[Recorded data]

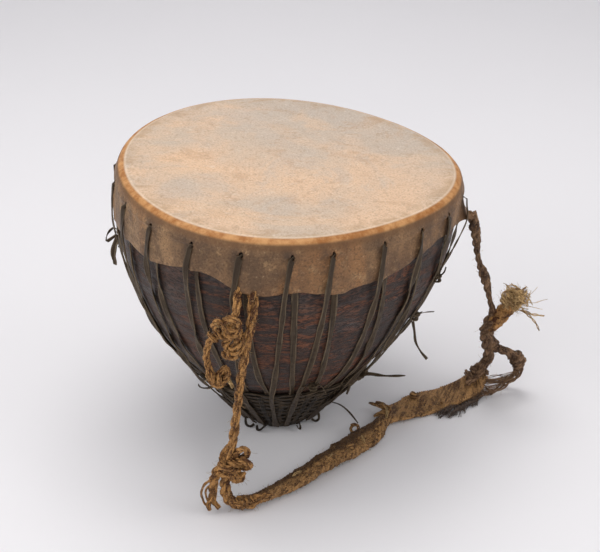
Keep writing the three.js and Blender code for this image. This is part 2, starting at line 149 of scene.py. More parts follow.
class Wire:
    """One output socket of a node tree, with arithmetic written as Python."""

    def __init__(self, graph, socket):
        self.graph, self.socket = graph, socket

    def _join(self, operation, *values):
        many = any(isinstance(v, (tuple, Vector)) or isinstance(v, Wire)
                   and v.socket.type in ("VECTOR", "RGBA") for v in values)
        kind = "ShaderNodeVectorMath" if many else "ShaderNodeMath"
        return self.graph.node(kind, {"operation": operation}, dict(enumerate(values)))

    def __add__(self, other): return self._join("ADD", self, other)
    def __radd__(self, other): return self._join("ADD", other, self)
    def __sub__(self, other): return self._join("SUBTRACT", self, other)
    def __rsub__(self, other): return self._join("SUBTRACT", other, self)
    def __mul__(self, other): return self._join("MULTIPLY", self, other)
    def __rmul__(self, other): return self._join("MULTIPLY", other, self)
    def __truediv__(self, other): return self._join("DIVIDE", self, other)

    def math(self, operation, *others):
        return self._join(operation, self, *others)

    def between(self, low, high, to_low=0.0, to_high=1.0):
        return self.graph.node("ShaderNodeMapRange", {"interpolation_type": "SMOOTHSTEP"}, {
            "Value": self, "From Min": low, "From Max": high, "To Min": to_low, "To Max": to_high})

    def mix(self, first, second):
        """first where this is 0, second where it is 1; both are colours."""
        return self.graph.node("ShaderNodeMix", {"data_type": "RGBA"}, {0: self, 6: first, 7: second}, 2)

    def part(self, index):
        return self.graph.node("ShaderNodeSeparateXYZ", {}, {0: self}, index)

    def sibling(self, index):
        return Wire(self.graph, self.socket.node.outputs[index])


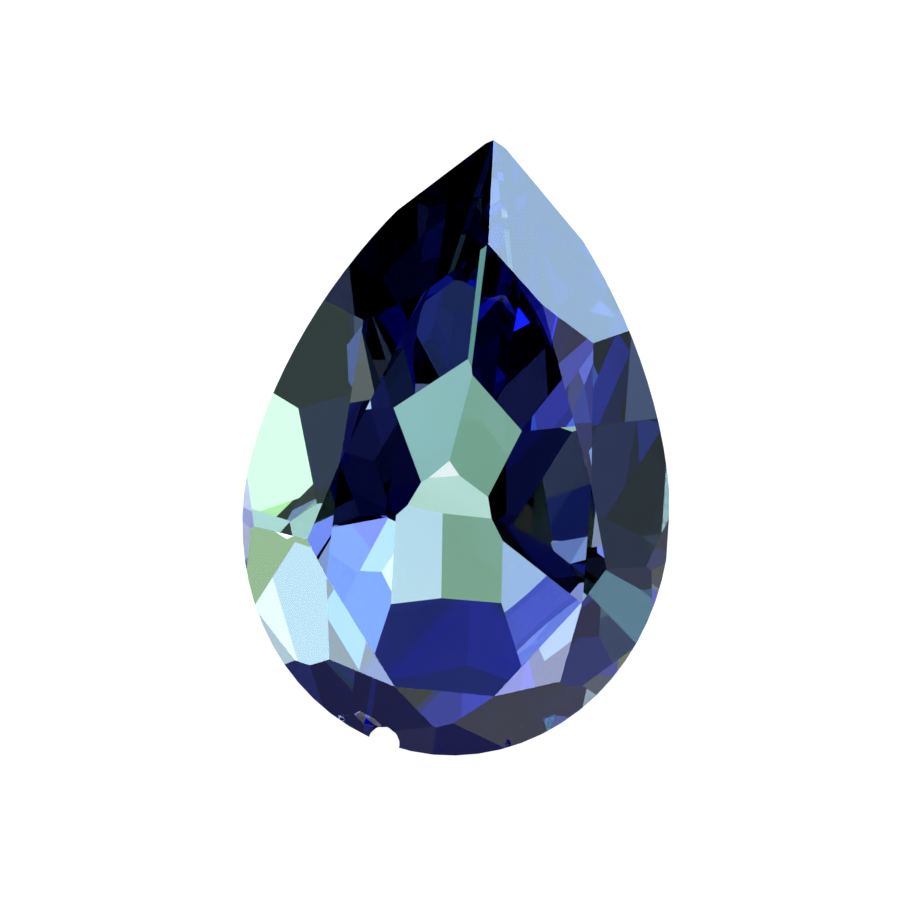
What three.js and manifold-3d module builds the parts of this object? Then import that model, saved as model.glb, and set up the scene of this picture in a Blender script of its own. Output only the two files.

- [What needs to be done] Copy the material above, line for line.

- [Result of this task]
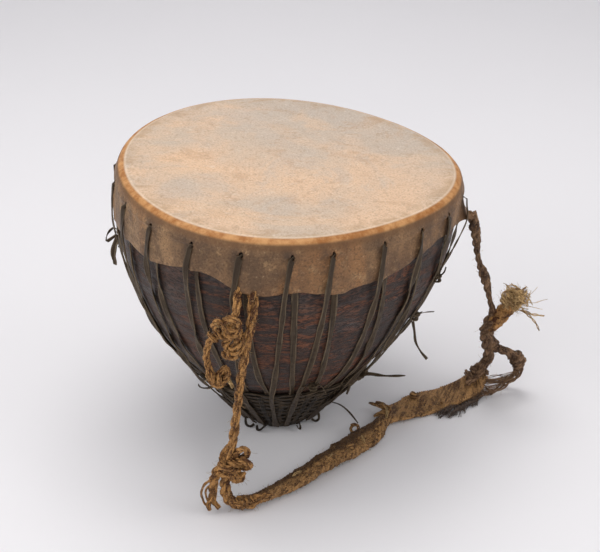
Keep writing the three.js and Blender code for this image. This is part 2, starting at line 149 of scene.py. More parts follow.
class Wire:
    """One output socket of a node tree, with arithmetic written as Python."""

    def __init__(self, graph, socket):
        self.graph, self.socket = graph, socket

    def _join(self, operation, *values):
        many = any(isinstance(v, (tuple, Vector)) or isinstance(v, Wire)
                   and v.socket.type in ("VECTOR", "RGBA") for v in values)
        kind = "ShaderNodeVectorMath" if many else "ShaderNodeMath"
        return self.graph.node(kind, {"operation": operation}, dict(enumerate(values)))

    def __add__(self, other): return self._join("ADD", self, other)
    def __radd__(self, other): return self._join("ADD", other, self)
    def __sub__(self, other): return self._join("SUBTRACT", self, other)
    def __rsub__(self, other): return self._join("SUBTRACT", other, self)
    def __mul__(self, other): return self._join("MULTIPLY", self, other)
    def __rmul__(self, other): return self._join("MULTIPLY", other, self)
    def __truediv__(self, other): return self._join("DIVIDE", self, other)

    def math(self, operation, *others):
        return self._join(operation, self, *others)

    def between(self, low, high, to_low=0.0, to_high=1.0):
        return self.graph.node("ShaderNodeMapRange", {"interpolation_type": "SMOOTHSTEP"}, {
            "Value": self, "From Min": low, "From Max": high, "To Min": to_low, "To Max": to_high})

    def mix(self, first, second):
        """first where this is 0, second where it is 1; both are colours."""
        return self.graph.node("ShaderNodeMix", {"data_type": "RGBA"}, {0: self, 6: first, 7: second}, 2)

    def part(self, index):
        return self.graph.node("ShaderNodeSeparateXYZ", {}, {0: self}, index)

    def sibling(self, index):
        return Wire(self.graph, self.socket.node.outputs[index])


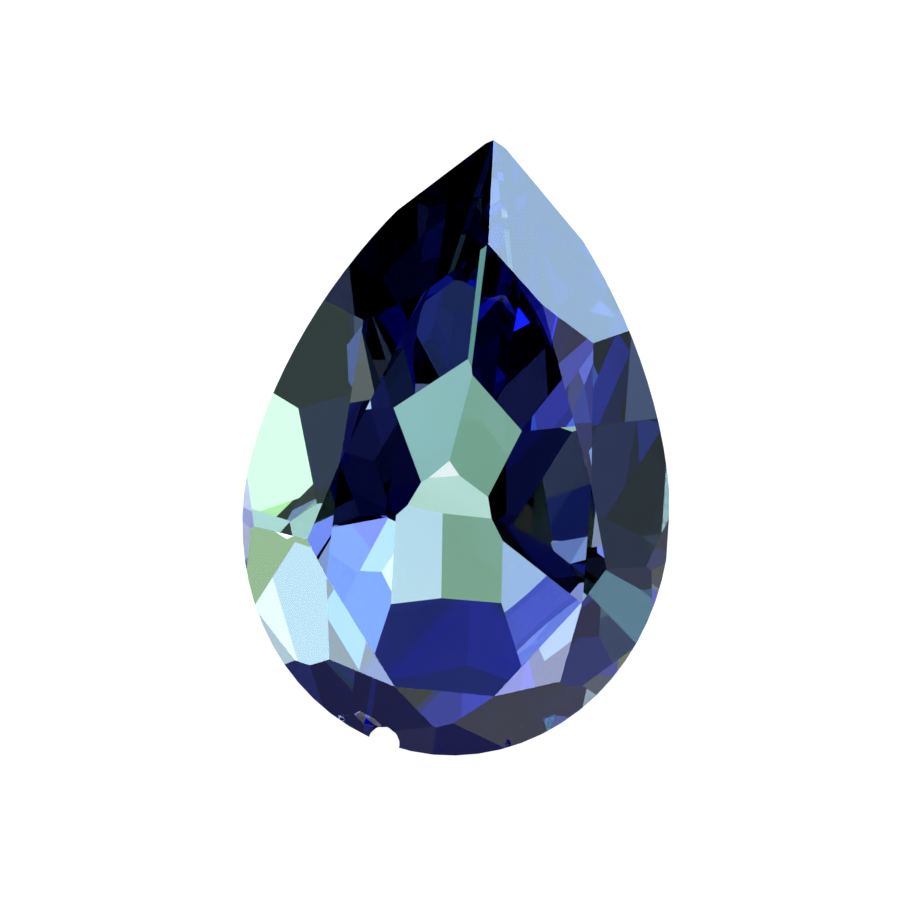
What three.js and manifold-3d module builds the parts of this object? Then import that model, saved as model.glb, and set up the scene of this picture in a Blender script of its own. Output only the two files.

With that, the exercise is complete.